Die Erfahrungen aus den Atemsitzungen werden später oder am nächsten Tag in der Gruppe besprochen, sodass das Erlebte verstanden und sinnvoll auf den Alltag bezogen werden kann.
Im Vordergrund steht dabei das intuitive Verstehen, weniger das Erklären oder Interpretieren. Was sagt mir die Erfahrung im Augenblick? Mit welchen gelebten oder ungelebten Aspekten könnte sie im Zusammenhang stehen? Wie ist die Einstellung zu meiner Erfahrung? Welche Symbole auf dem Bild sprechen mich an und welche stoßen mich ab? Was könnten sie für mich bedeuten usw.?

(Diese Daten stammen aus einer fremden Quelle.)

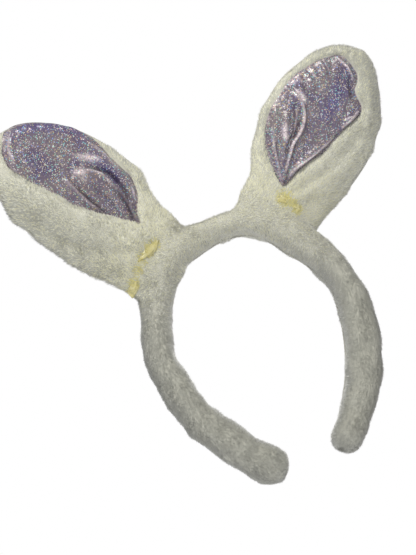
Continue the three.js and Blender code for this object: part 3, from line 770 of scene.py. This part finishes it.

Dabei ist es wichtig, Geduld aufzubringen, wenn Unklares und Unverstandenes zurückbleibt, denn es kann manchmal Monate dauern, bis sich eine Erfahrung vollständig enthüllt. Die Bedeutung der Erfahrung wird dann häufig noch durch ergänzende Erlebnisse, Träume, äußere Ereignisse und Gespräche klarer. Die Aufarbeitung ist wie ein gemeinsames „kreatives Puzzlespiel“, in dem sich vielfältige Sinnhorizonte eröffnen und eine tief greifende Bewusstwerdung dessen, was Leben ist, deutlicher wird.

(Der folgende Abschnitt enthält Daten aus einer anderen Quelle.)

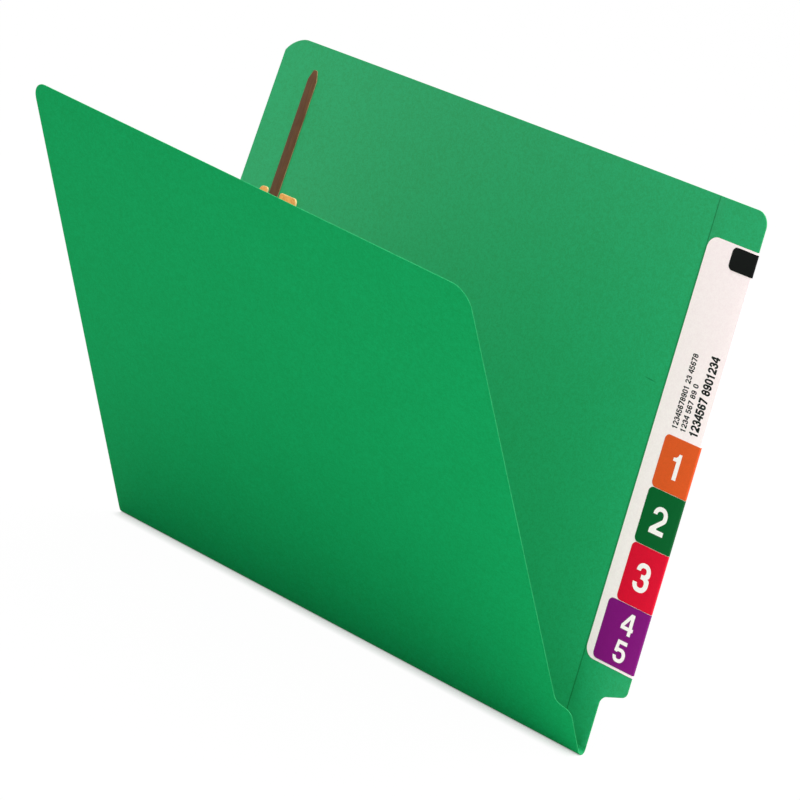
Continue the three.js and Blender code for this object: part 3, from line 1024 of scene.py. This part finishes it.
# %% Numbers on the stickers
NUMBER_FROM_EDGE = 9.5
NUMBER_SEGMENTS = 8
NUMBER_LEVEL = PLY_HIGH + sticker_gap(1) + LABEL_THICKNESS / 2 + INK_LIFT
BACK_LEVEL = -FACE - sticker_gap(1) - LABEL_THICKNESS / 2 - INK_LIFT
# Each row: numeral, its middle's place up the cover, its height and slot.
NUMBERS = [
    ("1", 129.5, 11.15, "orange_label"),
    ("2", 105.6, 11.9, "dark_green_label"),
    ("3", 80.4, 12.5, "red_label"),
    ("4", 59.7, 9.5, "purple_label"),
    ("5", 47.5, 9.5, "purple_label"),
]
for text, centre, height, slot in NUMBERS:
    for side, way, level in (("inside", 1, NUMBER_LEVEL), ("back", -1, BACK_LEVEL)):
        plate = draw_numerals(text, NUMBER_SEGMENTS)
        width = scale_type(plate, height)
        ink_piece(
            f"number_{text}_{side}", plate,
            lambda x, y, off: on_cover(
                BACK, TAB_EDGE - NUMBER_FROM_EDGE + way * x, centre + y, level + way * off
            ),
            ink_white,
        )
    print(f"  number {text}: {width:.1f} mm wide, {height} mm high")

# %% [markdown]
# ## Rows of text
# A filing label carries rows of text that read up the tab. Here they are plain counting
# numbers: two small rows and one larger, bolder row nearest the edge. Their tops point away
# from the edge, so the type is turned a quarter as it is laid on, and each row is stretched to
# its own length.

# %% Rows
ROW_LEVEL = PLY_HIGH + sticker_gap(0) + LABEL_THICKNESS / 2 + INK_LIFT
ROW_FOOT = 144.3
ROW_SEGMENTS = 3
# Each row: piece, text, distance from the edge, height, length and the growth of its strokes.
ROWS = [
    ("row_upper", "12345678901 23 45678", 14.4, 3.1, 32.3, 0.2),
    ("row_middle", "1234 567 89 0", 9.8, 3.0, 20.6, 0.2),
    ("row_bold", "1234567 8901234", 3.0, 4.8, 34.3, 0.32),
]
for name, text, from_edge, height, length, bold in ROWS:
    plate = draw_numerals(text, ROW_SEGMENTS)
    embolden(plate, bold)
    width = scale_type(plate, height)
    bmesh.ops.scale(plate, verts=plate.verts[:], vec=(length / width, 1, 1))
    baseline = TAB_EDGE - from_edge
    ink_piece(
        name, plate,
        lambda x, y, off: on_cover(
            BACK, baseline - height / 2 - y, ROW_FOOT + length / 2 + x, ROW_LEVEL + off
        ),
        ink_text,
    )

# %% [markdown]
# ## Tan board
# A patch of tan board holds the fastener to the card. Board is a coarser paper, so its face
# takes the card's recipe with more clouds and mottle in it and fewer fibres.

# %% Board finishes
board_face = paper_finish(
    "board_face", screen_colour(212, 144, 74), screen_colour(236, 170, 96), 0.8,
    cloud=0.1, mottle=0.4, fibre=0.5,
)
board_edge = paper_finish(
    "board_edge", screen_colour(222, 180, 120), screen_colour(240, 205, 150), 0.85
)
print("board finishes:", board_face.name, board_edge.name)

# %% [markdown]
# ## Coated steel
# A paper fastener is a strip of thin steel with a brown coating. The strip was rolled, so its
# coating has fine streaks along its length. They could be drawn one by one, but a noise
# texture that is stretched along the strip gives all of them at once, and the same noise
# gives a little bump. The strip's rims are cut after coating and show bare, yellowish steel.

# %% Coatings
STREAK_SQUEEZE = (1.0, 0.08, 0.08)
STREAKS_PER_METRE = 1800
PATCHES_PER_METRE = 120
STREAK_DETAIL = 4
STREAK_SHARE = 0.6
STREAK_ENDS = (0.35, 0.65)
SMOOTHER = 0.06
ROUGHER = 0.08
SCRATCH_STRENGTH = 0.15
SCRATCH_DEPTH = 0.00005
COATING_SHINE = 0.15


def coated_finish(name, dark, light, roughness, metallic):
    """A thin coating on steel strip, rolled along its length."""
    material, nodes, links, shader = new_finish(name)
    place = nodes.new("ShaderNodeTexCoord")
    stretch = nodes.new("ShaderNodeMapping")
    stretch.inputs["Scale"].default_value = STREAK_SQUEEZE
    links.new(place.outputs["Object"], stretch.inputs["Vector"])
    streaks = nodes.new("ShaderNodeTexNoise")
    streaks.inputs["Scale"].default_value = STREAKS_PER_METRE
    streaks.inputs["Detail"].default_value = STREAK_DETAIL
    links.new(stretch.outputs["Vector"], streaks.inputs["Vector"])
    patches = noise_on(nodes, links, place, PATCHES_PER_METRE)
    shares = [(streaks.outputs["Fac"], STREAK_SHARE), (patches.outputs["Fac"], 1 - STREAK_SHARE)]
    blend = weighted_sum(nodes, links, shares)
    colour_between(nodes, links, blend, STREAK_ENDS, (dark, light), shader)
    gloss = nodes.new("ShaderNodeMapRange")
    gloss.inputs["To Min"].default_value = roughness - SMOOTHER
    gloss.inputs["To Max"].default_value = roughness + ROUGHER
    links.new(blend, gloss.inputs["Value"])
    links.new(gloss.outputs["Result"], shader.inputs["Roughness"])
    dent_surface(
        nodes, links, streaks.outputs["Fac"], SCRATCH_STRENGTH, SCRATCH_DEPTH, shader
    )
    shader.inputs["Metallic"].default_value = metallic
    shader.inputs["Specular IOR Level"].default_value = COATING_SHINE
    return material


brown_coat = coated_finish(
    "brown_coat", screen_colour(86, 55, 35), screen_colour(107, 71, 47), 0.5, 0.0
)
cut_steel = coated_finish(
    "cut_steel", screen_colour(138, 112, 78), screen_colour(176, 150, 110), 0.45, 0.3
)
print("coatings:", brown_coat.name, cut_steel.name)

# %% [markdown]
# ## The prongs
# The strip's middle lies flat under the board patch, and its two ends are the prongs, which on
# a real fastener bend up at the patch's notches to go through the sheets. Here they lie flat on
# the cover, and rows of points lie close together where they would bend.

# %% Prong sizes
PRONG_FROM_EDGE = 25.2
PRONG_X = PRONG_FROM_EDGE - HALF_BODY
PRONG_HALF = 6.35 / 2
PRONG_THICKNESS = 0.4
PRONG_BEVEL = 0.09
TIP_HALF = 1.2
TIP_LENGTH = 4.8
TIP_CORNER = 0.9
PRONG_REACH = 73.8
ROOT_UP = 69.85 / 2
FASTENER_MIDDLE = BACK_HEIGHT / 2
HALVES_APART = 0.1
STRIP_LOW = FACE + GLUE_LINE
STRIP_HIGH = STRIP_LOW + PRONG_THICKNESS
BEND_START = -0.25
BEND_ROWS = 13
BEND_ROW_STEP = 0.1
FINE_SPACING = 5
print("prongs:", 2 * ROOT_UP, "mm apart and", PRONG_REACH, "mm long")

# %% Prongs
for name, node, body, way in (
    ("prong_strip_upper", "prong_upper", "upper_prong", 1),
    ("prong_strip_lower", "prong_lower", "lower_prong", -1),
):
    root = FASTENER_MIDDLE + way * ROOT_UP
    tip = FASTENER_MIDDLE + way * (ROOT_UP + PRONG_REACH)
    shoulder = tip - way * TIP_LENGTH
    corners = [
        (PRONG_X - PRONG_HALF, FASTENER_MIDDLE + way * HALVES_APART, 0),
        (PRONG_X + PRONG_HALF, FASTENER_MIDDLE + way * HALVES_APART, 0),
        (PRONG_X + PRONG_HALF, shoulder, TIP_CORNER),
        (PRONG_X + TIP_HALF, tip, TIP_CORNER),
        (PRONG_X - TIP_HALF, tip, TIP_CORNER),
        (PRONG_X - PRONG_HALF, shoulder, TIP_CORNER),
    ]
    plate = outline_plate(corners, STRIP_LOW, STRIP_HIGH, segments=6)
    soften_rim(plate, PRONG_BEVEL, segments=2)
    colour_rim(plate)
    ends = sorted((FASTENER_MIDDLE, tip))
    bend_rows = [root + way * (BEND_START + BEND_ROW_STEP * row) for row in range(BEND_ROWS)]
    slice_plate(plate, 1, sorted(steps(*ends, FINE_SPACING) + bend_rows))
    slice_plate(plate, 0, [PRONG_X])
    strip = put_in_place(
        name, plate, lambda x, up, off: on_cover(BACK, x, up, off),
        [brown_coat, cut_steel],
    )
    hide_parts(node, "fastener_base")
    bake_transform(strip)

# %% [markdown]
# ## The board patch
# The patch is cut from tan board, with a notch at each end for a prong. Cuts on each side of the
# strip part its underside, and the points between them are lifted, which leaves the channel
# that the strip lies in. A boolean cut could make that channel too, but it can leave thin
# stray faces. Only the upper rim is rounded, since the lower one is glued down.

# %% Patch sizes
# Across the strip, the patch reaches further to the right than to the left.
PATCH_LEFT = PRONG_X - 9.9
PATCH_RIGHT = PRONG_X + 16.8
NOTCH_LEFT = PRONG_X - 4.3
NOTCH_RIGHT = PRONG_X + 4.6
# Up and down from the fastener's middle, it ends past the prongs' roots, and its notches at them.
PATCH_END = ROOT_UP + 14.6
NOTCH_END = ROOT_UP - 0.5
PATCH_CORNER = 2.6
NOTCH_CORNER = 1.3
PATCH_BEVEL = 0.15
CHANNEL_CLEARANCE = 0.1
CHANNEL_HALF = PRONG_HALF + CHANNEL_CLEARANCE
CHANNEL_WALL = 0.04
CHANNEL_TOP = STRIP_HIGH + CHANNEL_CLEARANCE
PATCH_ROOF = 0.3
PATCH_TOP = CHANNEL_TOP + PATCH_ROOF
LEVEL_TOLERANCE = 0.001
PATCH_HALF_OUTLINE = [
    (PATCH_RIGHT, PATCH_END, PATCH_CORNER),
    (NOTCH_RIGHT, PATCH_END, NOTCH_CORNER),
    (NOTCH_RIGHT, NOTCH_END, 0),
    (NOTCH_LEFT, NOTCH_END, 0),
    (NOTCH_LEFT, PATCH_END, NOTCH_CORNER),
    (PATCH_LEFT, PATCH_END, PATCH_CORNER),
]
print("patch:", round(PATCH_RIGHT - PATCH_LEFT, 2), "by", 2 * PATCH_END, "mm")

# %% Board patch
lower_half = [(x, FASTENER_MIDDLE - up, radius) for x, up, radius in PATCH_HALF_OUTLINE]
upper_half = [(x, FASTENER_MIDDLE + up, radius) for x, up, radius in PATCH_HALF_OUTLINE]
patch_plate = outline_plate(lower_half[::-1] + upper_half, STRIP_LOW, PATCH_TOP, segments=8)
wall_foot = CHANNEL_HALF + CHANNEL_WALL
slice_plate(
    patch_plate, 0,
    [PRONG_X - wall_foot, PRONG_X - CHANNEL_HALF, PRONG_X + CHANNEL_HALF, PRONG_X + wall_foot],
)
for point in patch_plate.verts:
    if point.co.z < CHANNEL_TOP and abs(point.co.x - PRONG_X) < CHANNEL_HALF + CHANNEL_WALL / 2:
        point.co.z = CHANNEL_TOP
patch_rim = [
    edge for edge in patch_plate.edges
    if all(abs(point.co.z - PATCH_TOP) < LEVEL_TOLERANCE for point in edge.verts)
    and edge.calc_face_angle(0) > CORNER_TURN
]
bmesh.ops.bevel(
    patch_plate, geom=patch_rim, offset=PATCH_BEVEL, offset_type="OFFSET", segments=2,
    profile=0.5, affect="EDGES", material=-1,
)
colour_rim(patch_plate)
slice_plate(patch_plate, 0, steps(PATCH_LEFT, PATCH_RIGHT, FINE_SPACING))
patch_ends = (FASTENER_MIDDLE - PATCH_END, FASTENER_MIDDLE + PATCH_END)
slice_plate(patch_plate, 1, steps(*patch_ends, ROW_SPACING))
patch = put_in_place(
    "board_patch", patch_plate, lambda x, up, off: on_cover(BACK, x, up, off),
    [board_face, board_edge],
)
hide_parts("fastener_patch")
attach(patch, "back")

# %% [markdown]
# ## The end
# At the end the scene is brought up to date, so that every piece stands where it was put.

# %% Update the scene
bpy.context.view_layer.update()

Zwei Richtungen haben sich im Holotropen Atmen herauskristallisiert. In den USA wird das Holotrope Atmen vor allem im Sinne einer erweiterten Selbsterforschung durchgeführt. Deshalb sind dort die Gruppenleiter zum großen Teil auch Laien, die zwar im Holotropen Atmen ausgebildet wurden, aber sonst keine klinische oder psychotherapeutische Grundausbildung absolviert haben.
Hierzulande wird das Holotrope Atmen zwar auch als Selbsterfahrung angeboten, das therapeutische Anliegen steht jedoch im Vordergrund. Dem wird auch der Österreichische Arbeitskreis für Transpersonale Psychotherapie gerecht, der eine Weiterbildung im Holotropen Atmen anbietet. Das vom Österreichischen Berufsverband für Psychotherapie anerkannte Curriculum ist darauf ausgerichtet, aufbauend auf einer psychotherapeutischen Grundausbildung, die speziellen therapeutischen und klinischen Kompetenzen im Umgang mit veränderten Bewusstseinszuständen zu vermitteln.
Im deutschsprachigen Raum hat der Autor die Ansätze von Stanislav Grof in Richtung therapeutischer Anwendbarkeit ergänzt und weiterentwickelt. In seinen Büchern „Dimensionen der menschlichen Seele“ (vgl. Walch, 4. Aufl. 2009) und „Vom Ego zum Selbst“ (vgl. Walch, 2011) wurden insbesondere die Konzepte des Selbst, Ich und Egos mit den Ansätzen moderner klinischer Psychotherapie verknüpft und eine Unterscheidung von vertikaler und horizontaler Bewusstseinstranszendenz zur besseren Einordnung vorgenommen.
Im kommenden Beitrag erfahren Sie mehr zum Thema "Erfahrungsebenen im holotropen Atmen".
Herzlichst
Dr. Sylvester Walch
Literaturliste
Grof, Stanislav: Das Abenteuer der Selbstentdeckung. München 1987. Kösel.
Grof, Stanislav: Die Welt der Psyche. München 1993. Kösel.
Grof, Stanislav: Geburt, Tod und Transzendenz. München 1985. Kösel.
Holler, Johannes: Das neue Gehirn. Südergellersen 1991. Bruno Martin.
Reich, Wilhelm: Charakteranalyse. Frankfurt a. Main 1978. Fischer.
Sheldrake, Rupert: Das Gedächtnis der Natur. Bern München Wien 1990. Scherz.
Sheldrake, Rupert: Die Wiedergeburt der Natur. Bern/ München/ Wien 1991. Scherz.
Walch, Sylvester: Dimensionen der menschlichen Seele. Transpersonale Psychologie und Holotropes Atmen. 4. Aufl. Düsseldorf 2009. Patmos.
Walch, Sylvester: Vom Ego zum Selbst. München 2011. Drömer Knaur.